Apple Admits Wrongdoing But Rallies Around Leader

By Alan Sipress and Carrie Johnson
Washington Post Staff Writers
Saturday, December 30, 2006

Apple Computer disclosed yesterday that it had falsified approval of 7.5 million stock options for its chief executive and innovative co-founder, Steve Jobs, raising new questions about the role he may have played in a scandal that has swirled around the dynamic technology company for months.

Apple said in a pair of overdue earnings filings to the Securities and Exchange Commission that it had recorded a fictitious meeting at which Jobs's options were ratified and that he may have recommended the dates for some of the stock options issued to company employees. The company repeated yesterday that Jobs did not benefit from the options.

Apple's board, which includes former vice president Al Gore, gave Jobs its full support. "The board of directors is confident that the Company has corrected the problems that led to the restatement, and it has complete confidence in Steve Jobs and the senior management team," said the statement by Gore and Jerome York, who heads Apple's audit and finance committee.

Wall Street also rallied around Jobs, who is more closely identified with and central to the success of his company than any other executive at a major technology firm. The stock rose nearly 5 percent, and many industry analysts said investors could return their attention to Apple's sound fundamentals, which include strong sales of iPods and Macintosh computers.

But white-collar crime experts said the action may signal more serious issues.

"The acknowledgment of greater involvement by Mr. Jobs than previously disclosed can only cause the government to use an even finer toothed comb in its own review of Mr. Jobs's conduct," Washington defense lawyer Barry Pollack said. "The government may ultimately come to share the company's conclusion that Mr. Jobs was unaware that the options were not properly handled, but not before putting him under their own magnifying glass."

Peter J. Henning, a law professor at Wayne State University in Detroit and co-author of a blog on white-collar crime, went further, saying Apple appeared to be minimizing Jobs's role in the options imbroglio. He cited Apple's admission that Jobs may have recommended some of the dates that would have allowed employees to make a larger profit when they sold their stock.

"Steve Jobs's plausible deniability is being narrowed here," Henning said. "This is serious. This has cost people their jobs. Admittedly he didn't get any money out of it, but that's not the criteria for judging a chief executive."

In previous investigations, Henning said, prosecutors and securities regulators have relied on accounts from corporate insiders to build cases against high-ranking executives. Apple has blamed two former executives, identified as former financial chief Fred Anderson and former general counsel Nancy Heinen, for the options misconduct. It is unclear whether either of the executives, who left Apple this year, are talking to law enforcement authorities.

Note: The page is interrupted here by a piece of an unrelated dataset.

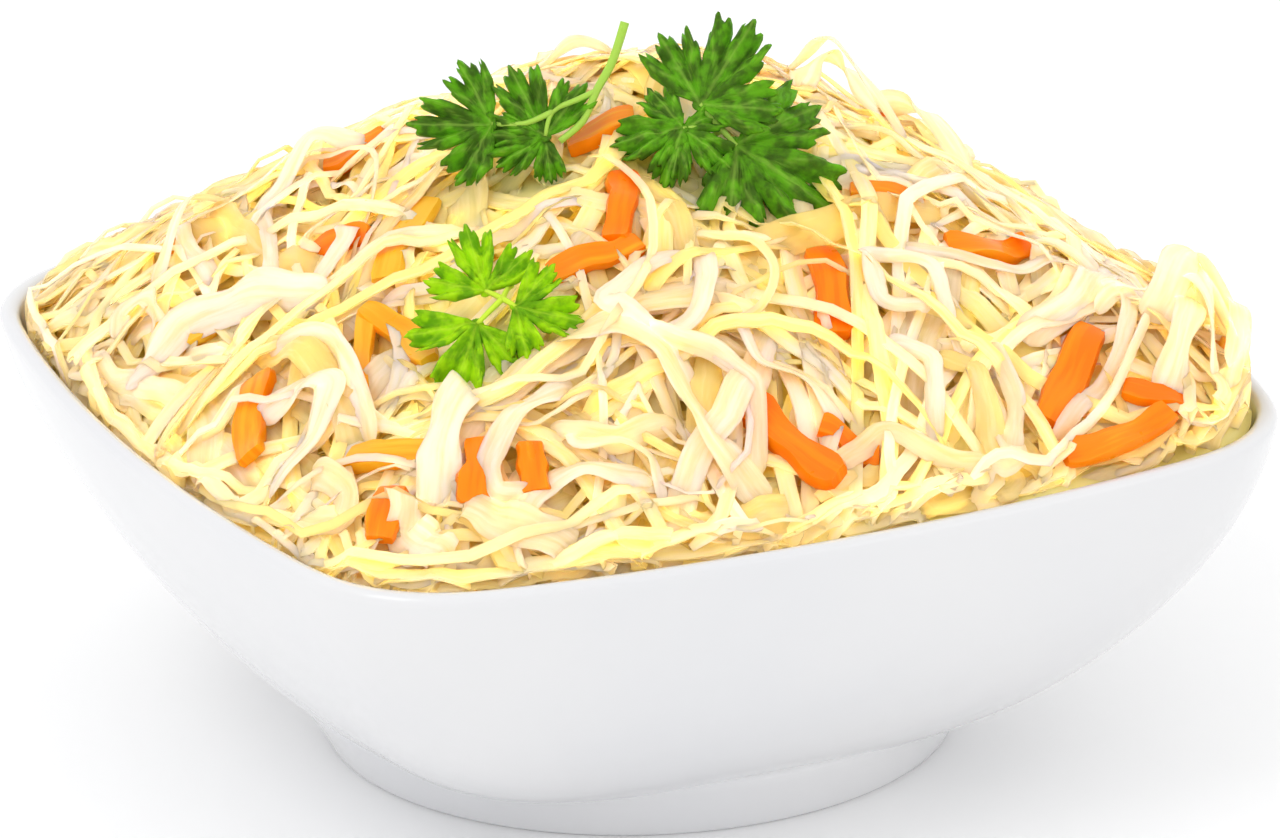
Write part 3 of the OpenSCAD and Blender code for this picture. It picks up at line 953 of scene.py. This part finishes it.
def table_material():
    """Matt white with a faint unevenness."""
    material, tree, shader = new_material("pale_table")
    tint = ramp(tree, add_mottle(tree, 2, 0, 1), [
        (0.2, (0.965, 0.965, 0.965)), (0.8, (0.985, 0.985, 0.985))])
    tree.links.new(tint, shader.inputs["Base Color"])
    shader.inputs["Roughness"].default_value = 0.6
    return material


table.data.materials.append(table_material())

world = bpy.data.worlds.new("studio")
bpy.context.scene.world = world
world.use_nodes = True
surroundings = world.node_tree.nodes["Background"]
surroundings.inputs["Color"].default_value = (1, 1, 1, 1)
surroundings.inputs["Strength"].default_value = 1.07


def softbox(name, place, aim, size, power):
    """A square area light at place, facing aim."""
    light = bpy.data.lights.new(name, "AREA")
    light.shape = "RECTANGLE"
    light.size, light.size_y = size
    light.energy = power
    lamp = bpy.data.objects.new(name, light)
    lamp.location = place
    lamp.rotation_euler = (Vector(aim) - Vector(place)).to_track_quat("-Z", "Y").to_euler()
    bpy.context.scene.collection.objects.link(lamp)


softbox("key_light", place=(-1.1, -0.3, 1.5), aim=(0, 0, 0.06), size=(0.8, 0.8), power=4)
softbox("fill_light", place=(1.2, -1.6, 0.9), aim=(0, 0, 0.06), size=(1.2, 1.2), power=1.5)

camera_data = bpy.data.cameras.new("camera")
camera = bpy.data.objects.new("camera", camera_data)
bpy.context.scene.collection.objects.link(camera)
bpy.context.scene.camera = camera
azimuth = math.radians(-23.86)
elevation = math.radians(21.22)
camera_tilt = math.radians(-1.39)
distance = 2.3727
camera_data.lens = 431.8
camera_data.sensor_width = 36
camera_data.clip_end = 50
back = Vector((math.sin(azimuth) * math.cos(elevation), -math.cos(azimuth) * math.cos(elevation),
               math.sin(elevation)))
right = Vector((math.cos(azimuth), math.sin(azimuth), 0))
up = back.cross(right)
target = Vector((0, 0, 49.4 * MM)) + right * 1.1 * MM
camera_right = right * math.cos(camera_tilt) + up * math.sin(camera_tilt)
camera_up = up * math.cos(camera_tilt) - right * math.sin(camera_tilt)
turn = Matrix((camera_right, camera_up, back)).transposed().to_4x4()
camera.matrix_world = Matrix.Translation(target + back * distance) @ turn

bpy.context.scene.view_settings.view_transform = "Standard"
bpy.context.scene.cycles.max_bounces = 20
bpy.context.scene.cycles.diffuse_bounces = 16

Spokesmen for the SEC and the U.S. attorney's office in San Francisco said they would not discuss any investigation concerning Apple. Apple yesterday confirmed that it had responded to "informal inquiries" from authorities.

Yesterday's disclosures tie Jobs more closely to improprieties than Apple acknowledged this summer when it said some options had been granted improperly.

In its regulatory filings, Apple said its board of directors never met in October 2001 to ratify stock options for Jobs, as previously claimed. While company records indicated that the options were ratified at a special board meeting, no such session was held and the grant was not finalized until two months later.